The objections most frequently raised against the treaty include:
The convention excludes targeted political and social groups
The definition is limited to direct acts against people, and excludes acts against the environment which sustains them or their cultural distinctiveness
Proving intention beyond reasonable doubt is extremely difficult
UN member states are hesitant to single out other members or intervene, as was the case in Rwanda
There is no body of international law to clarify the parameters of the convention (though this is changing as UN war crimes tribunals issue indictments)
The difficulty of defining or measuring "in part", and establishing how many deaths equal genocide
But in spite of these criticisms, there are many who say genocide is recognisable.
In his book Rwanda and Genocide in the 20th Century, the former secretary-general of Medecins Sans Frontieres (MSF), Alain Destexhe, wrote: "Genocide is distinguishable from all other crimes by the motivation behind it.
"Genocide is a crime on a different scale to all other crimes against humanity and implies an intention to completely exterminate the chosen group. Genocide is therefore both the gravest and greatest of the crimes against humanity."

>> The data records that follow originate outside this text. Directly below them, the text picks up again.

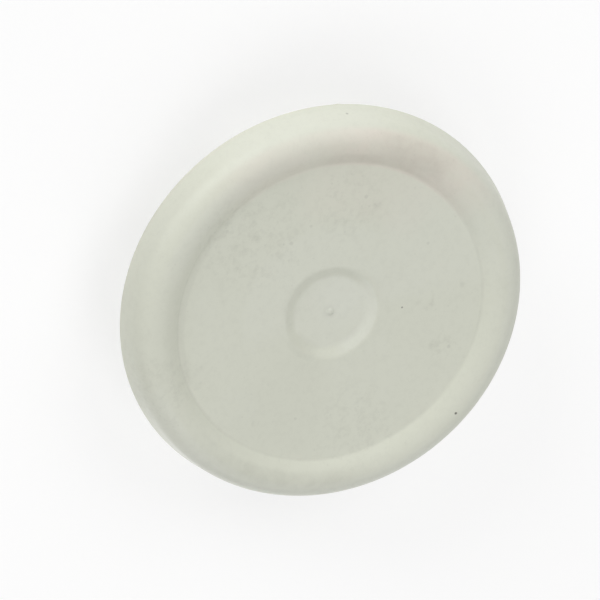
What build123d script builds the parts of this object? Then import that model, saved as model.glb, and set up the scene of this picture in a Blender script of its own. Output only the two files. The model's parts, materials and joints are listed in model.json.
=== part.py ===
from build123d import *
import math
import os

# Snap-in hole plug: one moulding in off-white plastic that closes a round hole
# in a sheet panel. A broad rounded rim laps over the edge of the hole, the face
# inside it is recessed and flat with a shallow dimple at its centre, and a
# slotted ring of barbed fingers under the face snaps behind the panel.
#
# Frame: +Z points out of the visible face, Z = 0 is the panel's front surface,
# on which the foot of the rim sits, and the Z axis is the axis of the hole.

# ---- Driving dimensions, in millimetres and degrees -------------------------

# The panel that the plug is made for
hole_diameter = 38.0
panel_thickness = 3.0       # thickest panel that the barbs reach behind
hole_clearance = 0.2        # radial gap between the skirt and the hole

# The moulding's walls
wall = 1.6                  # face, rim and side of the head
finger_wall = 1.4           # skirt and fingers

# The head
face_height = 4.25          # recessed face, above the panel
face_margin = 0.15          # how far the face reaches past the edge of the hole
rim_width = 5.85            # from the edge of the face to the foot of the side
rim_rise = 0.85             # crest of the rim, above the face
shoulder_inside = 1.05      # bend from crest to side, inside the wall
side_draft = 12.0           # lean of the rim's side from vertical
groove_slope = 33.0         # slope of the groove's inner side under the crown
groove_chamfer = 0.6        # in the groove's outer corner, under the shoulder

# The dimple at the centre of the face, and the stub left by the mould's gate
dimple_diameter = 11.7      # at the face
dimple_floor_diameter = 9.3
dimple_depth = 0.45
gate_diameter = 1.0
gate_height = 0.12

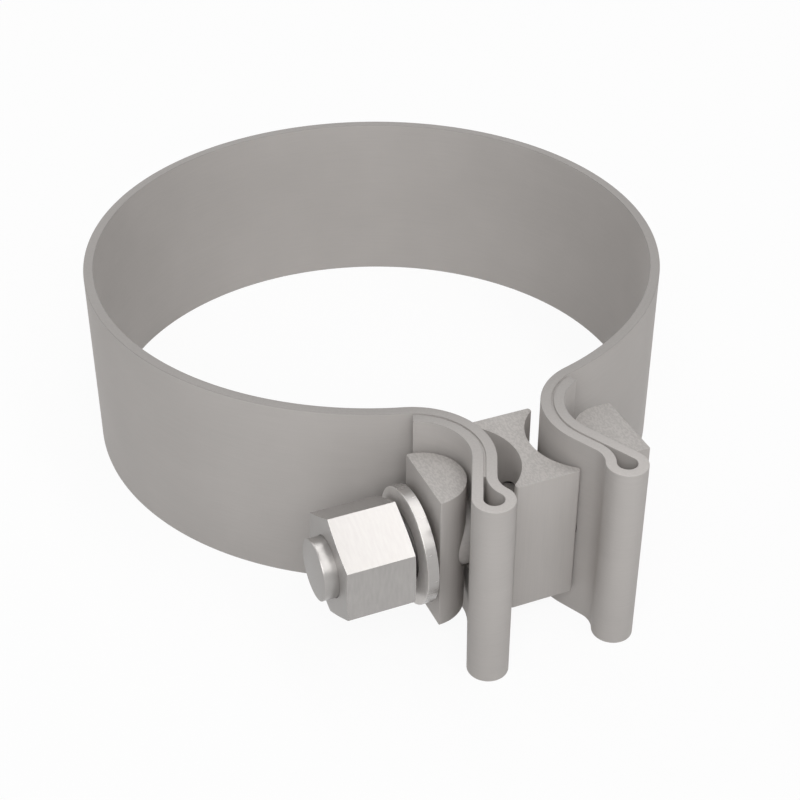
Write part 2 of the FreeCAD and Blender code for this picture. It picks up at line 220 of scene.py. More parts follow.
def painted_light_ramp(tree, place, begin, end, gain):
    """Painted light: 1 up to one place along Y, rising to the gain at another."""
    axes = tree.nodes.new("ShaderNodeSeparateXYZ")
    tree.links.new(place, axes.inputs["Vector"])
    return carry(tree, axes.outputs["Y"], (begin * MM, end * MM), (1.0, gain))


print("Noise is taken from", 0.5 - NOISE_RANGE, "to", 0.5 + NOISE_RANGE)

# %% [markdown]
# The helpers are put together to one kind of shader. The fine noise changes the tone, the
# roughness and, through a bump, the light on the surface. A broad noise adds faint patches,
# as handling leaves them. A finish may also have grit, for a sawn face, and painted light: a
# tone that gets lighter towards one end along Y.

# %% A steel with fine lines
PATCH_LINES, PATCH_DETAIL, PATCH_SWING = (0.08, 0.08, 0.08), 2.0, 0.02
GRIT_DETAIL, GRIT_SWING, GRIT_RANGE = 2.0, 0.07, 0.08
ROUGHNESS_SWING = 0.07
RELIEF = 0.05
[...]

Mr Destexhe has voiced concern that the term genocide has fallen victim to "a sort of verbal inflation, in much the same way as happened with the word fascist", becoming "dangerously commonplace".
Michael Ignatieff, former director of the Carr Centre for Human Rights Policy at Harvard University, has agreed, arguing that the term has come to be used as a "validation of every kind of victimhood".

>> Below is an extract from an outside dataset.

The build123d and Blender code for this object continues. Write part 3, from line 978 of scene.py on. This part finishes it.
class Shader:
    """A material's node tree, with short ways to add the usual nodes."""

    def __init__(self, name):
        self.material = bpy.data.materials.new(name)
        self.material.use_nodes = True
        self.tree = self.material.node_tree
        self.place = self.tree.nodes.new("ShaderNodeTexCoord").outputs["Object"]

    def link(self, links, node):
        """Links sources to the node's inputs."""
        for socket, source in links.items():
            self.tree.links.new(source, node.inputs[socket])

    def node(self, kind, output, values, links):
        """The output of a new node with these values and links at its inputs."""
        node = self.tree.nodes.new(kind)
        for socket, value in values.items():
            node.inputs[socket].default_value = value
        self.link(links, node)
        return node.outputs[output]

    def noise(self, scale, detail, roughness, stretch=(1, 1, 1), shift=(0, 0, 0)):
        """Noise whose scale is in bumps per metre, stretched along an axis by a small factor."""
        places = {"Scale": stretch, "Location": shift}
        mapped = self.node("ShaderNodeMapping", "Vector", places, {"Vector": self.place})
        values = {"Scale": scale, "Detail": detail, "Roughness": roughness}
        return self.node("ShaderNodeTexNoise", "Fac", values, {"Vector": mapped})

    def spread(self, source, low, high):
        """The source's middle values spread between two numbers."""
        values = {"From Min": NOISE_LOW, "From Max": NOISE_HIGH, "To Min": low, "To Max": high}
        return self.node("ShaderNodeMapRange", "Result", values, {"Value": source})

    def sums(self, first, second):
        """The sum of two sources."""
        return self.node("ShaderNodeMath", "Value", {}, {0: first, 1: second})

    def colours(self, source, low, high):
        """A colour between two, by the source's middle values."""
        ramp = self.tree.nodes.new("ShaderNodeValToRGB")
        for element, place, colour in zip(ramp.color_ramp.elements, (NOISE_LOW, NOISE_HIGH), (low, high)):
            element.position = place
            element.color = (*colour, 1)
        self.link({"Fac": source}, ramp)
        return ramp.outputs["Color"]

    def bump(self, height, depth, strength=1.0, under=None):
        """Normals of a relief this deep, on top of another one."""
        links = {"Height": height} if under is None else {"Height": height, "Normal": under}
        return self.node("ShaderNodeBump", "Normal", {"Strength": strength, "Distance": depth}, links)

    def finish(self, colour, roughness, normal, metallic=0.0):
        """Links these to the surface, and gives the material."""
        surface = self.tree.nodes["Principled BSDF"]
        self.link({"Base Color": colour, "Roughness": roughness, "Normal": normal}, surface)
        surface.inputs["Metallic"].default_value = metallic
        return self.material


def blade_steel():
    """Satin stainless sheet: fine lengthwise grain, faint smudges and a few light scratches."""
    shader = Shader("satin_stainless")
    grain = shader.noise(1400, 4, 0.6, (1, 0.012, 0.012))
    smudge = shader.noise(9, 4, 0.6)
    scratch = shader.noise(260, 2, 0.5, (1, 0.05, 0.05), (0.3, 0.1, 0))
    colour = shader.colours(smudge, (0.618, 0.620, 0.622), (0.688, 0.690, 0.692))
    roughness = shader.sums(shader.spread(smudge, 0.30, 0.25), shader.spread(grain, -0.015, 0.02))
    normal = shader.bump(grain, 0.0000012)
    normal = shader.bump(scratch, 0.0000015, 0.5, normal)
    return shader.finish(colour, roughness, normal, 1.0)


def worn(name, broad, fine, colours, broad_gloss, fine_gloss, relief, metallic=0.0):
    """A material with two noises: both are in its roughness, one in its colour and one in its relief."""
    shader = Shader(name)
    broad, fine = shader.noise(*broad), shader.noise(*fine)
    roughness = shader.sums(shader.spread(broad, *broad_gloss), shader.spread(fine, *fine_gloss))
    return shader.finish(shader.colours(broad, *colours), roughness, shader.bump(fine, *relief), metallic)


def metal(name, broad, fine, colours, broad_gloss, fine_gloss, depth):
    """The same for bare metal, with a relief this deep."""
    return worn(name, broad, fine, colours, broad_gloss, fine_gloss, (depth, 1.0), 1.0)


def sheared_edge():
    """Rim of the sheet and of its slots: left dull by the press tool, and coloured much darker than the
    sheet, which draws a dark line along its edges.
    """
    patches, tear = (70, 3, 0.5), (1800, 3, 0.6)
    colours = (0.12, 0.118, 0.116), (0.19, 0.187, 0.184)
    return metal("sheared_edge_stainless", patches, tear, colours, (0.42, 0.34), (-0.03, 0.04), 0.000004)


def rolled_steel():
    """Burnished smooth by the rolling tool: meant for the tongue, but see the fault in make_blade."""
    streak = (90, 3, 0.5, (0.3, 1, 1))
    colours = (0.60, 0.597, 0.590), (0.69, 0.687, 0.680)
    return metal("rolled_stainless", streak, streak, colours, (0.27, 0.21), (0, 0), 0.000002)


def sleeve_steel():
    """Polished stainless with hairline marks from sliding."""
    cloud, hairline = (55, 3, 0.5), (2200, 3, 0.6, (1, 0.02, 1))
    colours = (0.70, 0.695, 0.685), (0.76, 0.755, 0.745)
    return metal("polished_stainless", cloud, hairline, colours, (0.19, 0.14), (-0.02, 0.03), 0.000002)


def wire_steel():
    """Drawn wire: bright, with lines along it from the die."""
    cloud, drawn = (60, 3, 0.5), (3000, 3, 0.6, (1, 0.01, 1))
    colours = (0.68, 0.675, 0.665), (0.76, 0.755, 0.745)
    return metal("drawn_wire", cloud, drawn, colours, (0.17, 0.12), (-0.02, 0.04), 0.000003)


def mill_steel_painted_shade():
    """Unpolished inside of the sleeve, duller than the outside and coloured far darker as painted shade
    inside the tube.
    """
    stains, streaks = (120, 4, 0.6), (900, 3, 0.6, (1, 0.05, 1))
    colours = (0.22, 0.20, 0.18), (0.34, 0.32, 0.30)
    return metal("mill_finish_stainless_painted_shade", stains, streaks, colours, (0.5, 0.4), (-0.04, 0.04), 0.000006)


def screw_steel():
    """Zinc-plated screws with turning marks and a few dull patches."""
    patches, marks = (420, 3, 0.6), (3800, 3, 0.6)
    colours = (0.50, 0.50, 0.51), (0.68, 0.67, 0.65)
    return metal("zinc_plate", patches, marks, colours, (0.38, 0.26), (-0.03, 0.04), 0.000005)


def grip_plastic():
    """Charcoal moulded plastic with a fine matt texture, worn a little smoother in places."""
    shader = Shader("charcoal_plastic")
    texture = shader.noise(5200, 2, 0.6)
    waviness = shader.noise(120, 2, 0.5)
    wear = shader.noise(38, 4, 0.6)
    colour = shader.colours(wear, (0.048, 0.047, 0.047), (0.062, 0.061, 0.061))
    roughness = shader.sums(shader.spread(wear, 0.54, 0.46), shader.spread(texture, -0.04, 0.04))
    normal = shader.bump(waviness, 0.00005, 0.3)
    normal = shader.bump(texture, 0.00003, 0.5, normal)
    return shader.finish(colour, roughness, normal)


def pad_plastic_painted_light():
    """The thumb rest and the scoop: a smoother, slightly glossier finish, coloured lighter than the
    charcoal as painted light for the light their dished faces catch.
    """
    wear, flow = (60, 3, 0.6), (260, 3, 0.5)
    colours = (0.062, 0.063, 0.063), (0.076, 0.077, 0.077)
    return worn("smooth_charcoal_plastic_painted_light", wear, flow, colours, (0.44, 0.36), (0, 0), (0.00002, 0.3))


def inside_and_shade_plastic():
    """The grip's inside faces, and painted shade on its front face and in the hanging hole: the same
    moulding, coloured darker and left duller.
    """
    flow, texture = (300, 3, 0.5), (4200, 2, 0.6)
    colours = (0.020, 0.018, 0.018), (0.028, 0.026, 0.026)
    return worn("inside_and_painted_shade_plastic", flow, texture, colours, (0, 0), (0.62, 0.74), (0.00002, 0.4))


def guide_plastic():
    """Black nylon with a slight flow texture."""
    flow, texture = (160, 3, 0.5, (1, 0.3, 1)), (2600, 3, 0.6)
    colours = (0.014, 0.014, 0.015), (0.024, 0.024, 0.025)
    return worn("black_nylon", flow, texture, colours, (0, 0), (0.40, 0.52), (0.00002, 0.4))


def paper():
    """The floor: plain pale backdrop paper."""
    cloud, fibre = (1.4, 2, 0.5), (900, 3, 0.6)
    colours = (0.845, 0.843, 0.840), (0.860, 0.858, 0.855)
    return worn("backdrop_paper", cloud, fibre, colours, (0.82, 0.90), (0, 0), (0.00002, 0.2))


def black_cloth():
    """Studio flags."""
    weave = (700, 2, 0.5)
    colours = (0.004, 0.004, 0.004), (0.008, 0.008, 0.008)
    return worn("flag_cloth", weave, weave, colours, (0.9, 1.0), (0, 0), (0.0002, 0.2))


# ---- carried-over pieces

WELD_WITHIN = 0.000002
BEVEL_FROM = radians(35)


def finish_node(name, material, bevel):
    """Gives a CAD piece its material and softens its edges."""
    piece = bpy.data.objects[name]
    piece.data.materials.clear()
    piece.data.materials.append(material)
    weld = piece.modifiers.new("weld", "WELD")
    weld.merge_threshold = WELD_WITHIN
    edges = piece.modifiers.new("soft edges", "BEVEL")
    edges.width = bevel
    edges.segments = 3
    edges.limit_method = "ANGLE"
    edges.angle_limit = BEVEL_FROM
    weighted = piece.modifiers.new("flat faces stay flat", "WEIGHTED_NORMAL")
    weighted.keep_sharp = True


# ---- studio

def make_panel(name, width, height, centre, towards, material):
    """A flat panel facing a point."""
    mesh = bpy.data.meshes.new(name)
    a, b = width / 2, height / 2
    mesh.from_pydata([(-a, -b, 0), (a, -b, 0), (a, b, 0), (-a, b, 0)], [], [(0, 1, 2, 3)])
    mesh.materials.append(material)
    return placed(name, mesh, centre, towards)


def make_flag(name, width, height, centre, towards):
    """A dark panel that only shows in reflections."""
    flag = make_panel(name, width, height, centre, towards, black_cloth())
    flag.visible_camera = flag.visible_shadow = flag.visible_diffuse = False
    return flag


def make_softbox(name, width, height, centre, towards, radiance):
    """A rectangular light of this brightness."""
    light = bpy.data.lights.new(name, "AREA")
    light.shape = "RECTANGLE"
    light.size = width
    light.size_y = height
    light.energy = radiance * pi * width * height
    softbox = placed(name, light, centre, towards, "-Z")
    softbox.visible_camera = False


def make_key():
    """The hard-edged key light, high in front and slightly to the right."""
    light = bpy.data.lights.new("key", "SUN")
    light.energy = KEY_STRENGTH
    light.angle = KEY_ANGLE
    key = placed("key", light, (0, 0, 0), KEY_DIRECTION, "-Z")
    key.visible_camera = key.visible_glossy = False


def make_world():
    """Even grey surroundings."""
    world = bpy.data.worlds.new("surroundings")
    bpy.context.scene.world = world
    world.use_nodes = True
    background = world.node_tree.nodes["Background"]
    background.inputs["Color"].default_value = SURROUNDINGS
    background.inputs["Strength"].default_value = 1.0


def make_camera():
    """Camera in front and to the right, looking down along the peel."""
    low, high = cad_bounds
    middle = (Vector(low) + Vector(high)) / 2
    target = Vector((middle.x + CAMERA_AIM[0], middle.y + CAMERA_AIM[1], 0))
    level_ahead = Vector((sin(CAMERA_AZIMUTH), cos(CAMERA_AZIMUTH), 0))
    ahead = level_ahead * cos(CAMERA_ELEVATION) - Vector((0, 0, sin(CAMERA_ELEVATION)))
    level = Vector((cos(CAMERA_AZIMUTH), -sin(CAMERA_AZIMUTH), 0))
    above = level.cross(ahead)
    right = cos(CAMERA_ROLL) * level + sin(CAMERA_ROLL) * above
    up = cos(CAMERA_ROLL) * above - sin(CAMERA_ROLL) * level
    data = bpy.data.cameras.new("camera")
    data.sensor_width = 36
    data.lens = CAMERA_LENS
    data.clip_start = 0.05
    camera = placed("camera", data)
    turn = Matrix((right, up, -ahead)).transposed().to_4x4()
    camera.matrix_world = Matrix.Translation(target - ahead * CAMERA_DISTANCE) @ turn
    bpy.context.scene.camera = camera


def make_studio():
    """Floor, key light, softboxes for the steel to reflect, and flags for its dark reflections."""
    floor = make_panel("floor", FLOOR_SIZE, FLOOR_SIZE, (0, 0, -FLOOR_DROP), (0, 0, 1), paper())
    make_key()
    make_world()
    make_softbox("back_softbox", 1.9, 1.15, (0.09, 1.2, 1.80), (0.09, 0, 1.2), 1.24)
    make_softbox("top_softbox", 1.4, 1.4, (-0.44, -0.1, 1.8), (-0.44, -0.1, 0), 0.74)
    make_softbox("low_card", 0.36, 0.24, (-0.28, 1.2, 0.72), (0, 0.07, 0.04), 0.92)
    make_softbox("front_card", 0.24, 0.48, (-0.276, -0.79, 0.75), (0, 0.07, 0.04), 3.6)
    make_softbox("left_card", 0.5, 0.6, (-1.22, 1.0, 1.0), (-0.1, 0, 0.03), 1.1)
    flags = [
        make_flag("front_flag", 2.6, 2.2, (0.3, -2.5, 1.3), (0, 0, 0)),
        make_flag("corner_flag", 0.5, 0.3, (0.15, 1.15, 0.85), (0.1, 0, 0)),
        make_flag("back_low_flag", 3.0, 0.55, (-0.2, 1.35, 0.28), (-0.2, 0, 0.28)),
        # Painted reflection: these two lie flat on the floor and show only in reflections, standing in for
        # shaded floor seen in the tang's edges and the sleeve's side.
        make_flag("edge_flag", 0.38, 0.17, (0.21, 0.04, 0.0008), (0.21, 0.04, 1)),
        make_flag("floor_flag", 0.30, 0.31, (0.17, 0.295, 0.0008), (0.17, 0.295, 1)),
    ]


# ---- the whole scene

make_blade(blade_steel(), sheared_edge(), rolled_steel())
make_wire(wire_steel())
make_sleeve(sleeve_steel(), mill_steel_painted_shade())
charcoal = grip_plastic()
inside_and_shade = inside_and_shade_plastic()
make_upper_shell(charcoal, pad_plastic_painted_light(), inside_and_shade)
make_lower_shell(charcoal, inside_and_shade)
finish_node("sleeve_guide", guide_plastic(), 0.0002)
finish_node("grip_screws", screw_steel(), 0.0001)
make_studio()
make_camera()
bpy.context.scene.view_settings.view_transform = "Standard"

"Slavery, for example, is called genocide when - whatever it was, and it was an infamy - it was a system to exploit, rather than to exterminate the living," Mr Ignatieff said in a lecture.
The differences over how genocide should be defined have also led to disagreements on how many genocides occurred during the 20th Century.
How many genocides have there been?
Some say there was only one genocide in the last century: the Holocaust.
Others say there have been at least three genocides as defined by the terms of the 1948 UN convention:
The mass killing of Armenians by Ottoman Turks between 1915-1920, an accusation that the Turks deny
The Holocaust, during which more than six million Jews were killed
Rwanda, where an estimated 800,000 Tutsis and moderate Hutus died in the 1994 genocide
And in recent years, other cases have been added to the list by some. In Bosnia, the 1995 massacre at Srebrenica has been ruled to be genocide by the International Criminal Tribunal for the former Yugoslavia (ICTY).
Other cases include the Soviet man-made famine of Ukraine (1932-33), the Indonesian invasion of East Timor (1975), and the Khmer Rouge killings in Cambodia in the 1970s, during which an estimated 1.7 million Cambodians died by execution, starvation, or forced labour.
There is disagreement over the fact that many of the victims of the Khmer Rouge were targeted because of their political or social status - putting them outside of the UN definition of genocide.
The International Criminal Court in 2010 issued an arrest warrant for the President of Sudan, Omar al-Bashir, on genocide charges, accusing him of waging a campaign against the citizens of the Sudanese region of Darfur where about 300,000 people are said to have died and millions more displaced during seven years of fighting.
More recently, in March 2016, the US accused the jihadist group Islamic State (IS) of carrying out genocide against Christian, Yazidi and Shia minorities in Iraq and Syria.
IS was "genocidal by self-proclamation, by ideology and by actions, in what it says, what it believes and what it does," then-Secretary of State John Kerry said.
In 2017, The Gambia submitted a case to the International Court of Justice accusing Myanmar of carrying out a genocide against the Rohingya people, alleging "widespread and systematic clearance operations" in Rohingya villages.
Hundreds of thousands of Rohingya people have fled Myanmar into bordering Bangladesh and elsewhere, and thousands are reported to have been killed.
In 2021, the US, Canadian and Dutch governments all formerly accused China of committing a genocide against the Uighur people in Xinjiang, while several other countries brought parliamentary resolutions making the same accusation.
Evidence suggests China has subjected the Uighurs to forced sterilisation, forced labour, mass detention, and systematic rape and torture - actions which many say meet the criteria of a genocide. China denies the charges.
Genocide prosecutions in history
The first case to put into practice the convention on genocide was that of Jean Paul Akayesu, the Hutu mayor of the Rwandan town of Taba at the time of the killings. In a landmark ruling, a special international tribunal convicted Akayesu of genocide and crimes against humanity on 2 September 1998.
More than 85 people were subsequently convicted by the International Criminal Tribunal for Rwanda, 29 on counts of genocide.
In August 2010, a leaked UN report alleged that Rwandan Hutus, perpetrators of the 1994 genocide, may themselves have been victims of the same crime.
In 2001, Gen Radislav Krstic, a former Bosnian Serb general, became the first person to be convicted of genocide at the International Criminal Tribunal for the former Yugoslavia (ICTY).
Krstic appealed against his conviction, arguing that the 8,000 people killed constituted "too insignificant" a number to be a genocide. In 2004 the ICTY rejected his appeal.
In 2007, the former Bosnian Serb commander Ratko Mladić, nicknamed the "butcher of Bosnia", was sentenced to life imprisonment after being convicted of genocide, war crimes and crimes against humanity.
And in 2018, Nuon Chea, 92, and Khieu Samphan, 87, were both sentenced to life imprisonment for genocide and crimes against humanity for their roles in the Khmer Rouge killings.